Dog Years: Early November 2011: This is a vexing one. Grass has a style that you could call "flat," meaning 1) it can stay on one tonal level for the duration of a novel, or a significant portion thereof, and/or meaning 2) it's histrionic or loose or dull in some way, but even that's often parlayed into a strength upon the meaning previously stated. I think this describes the paradoxical feeling of reading this book, which has an excellent narrative structure and conceit, stages bizarre ordeals and mock-epic sequences admirably, contains a lot of side-splitting (and ultimately climactic) Heidegger-obsessed tomfoolery, and I guess Ralph Mandelheim is translating acceptably since he's done all of them and I think I've only ever seen one other translation of The Tin Drum. I'd say Dog Years is easily as strong if not stronger than that book's picaresque style; its two main focuses are the interrelations of the narrators and the many canine and other lineages whose travails and diversions and final ends are totally engrossing, but all rather vestigial still. A war book, it gives a generally creepy picture of Danzig, Dusseldorf, Cologne, Bavaria, and other pre-post-industrial Allemanic lands. Again, great narrative scheme; much is awesome in it, but...I just don't know. You should read it.

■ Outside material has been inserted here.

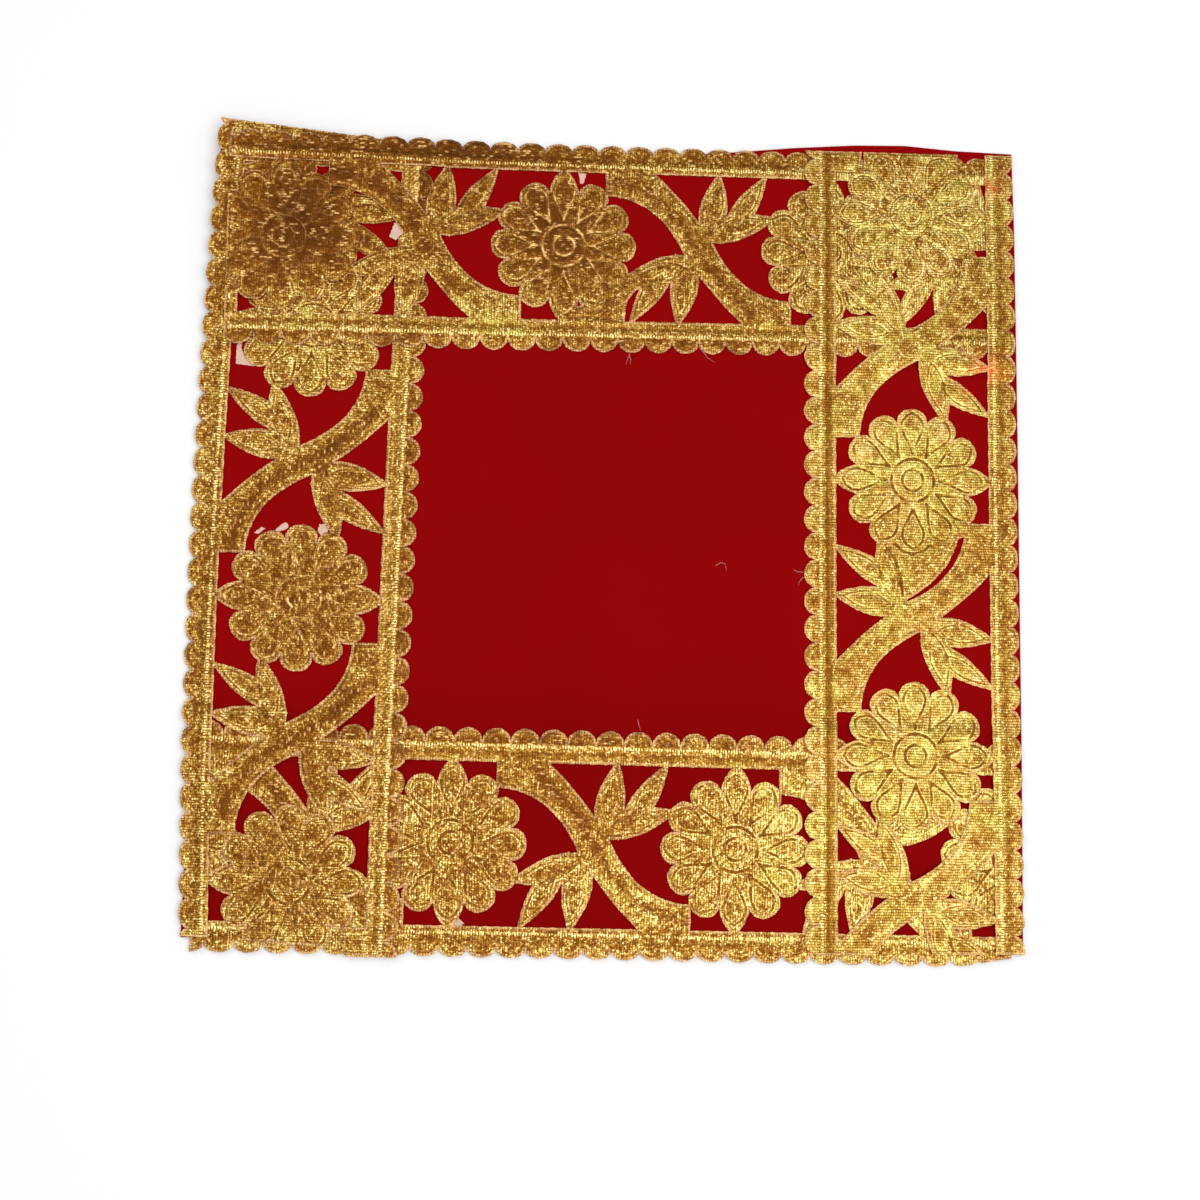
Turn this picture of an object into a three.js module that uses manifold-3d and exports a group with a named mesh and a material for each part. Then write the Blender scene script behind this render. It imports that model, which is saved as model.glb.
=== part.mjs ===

Postscript: Over the holidays I read Wallace Stevens' "Someone Puts a Pineapple Together"; Borges' Fictionnes, in the Andrew Hurley translation (I like "A Survey of the Works of Herbert Quain" best), and am now on Gogol's collected stories, followed by Dead Souls, which I read at an irresponsibly young age knowing not what to think. Same thing happened to me in 2nd grade with Sphere by Michael Crichton.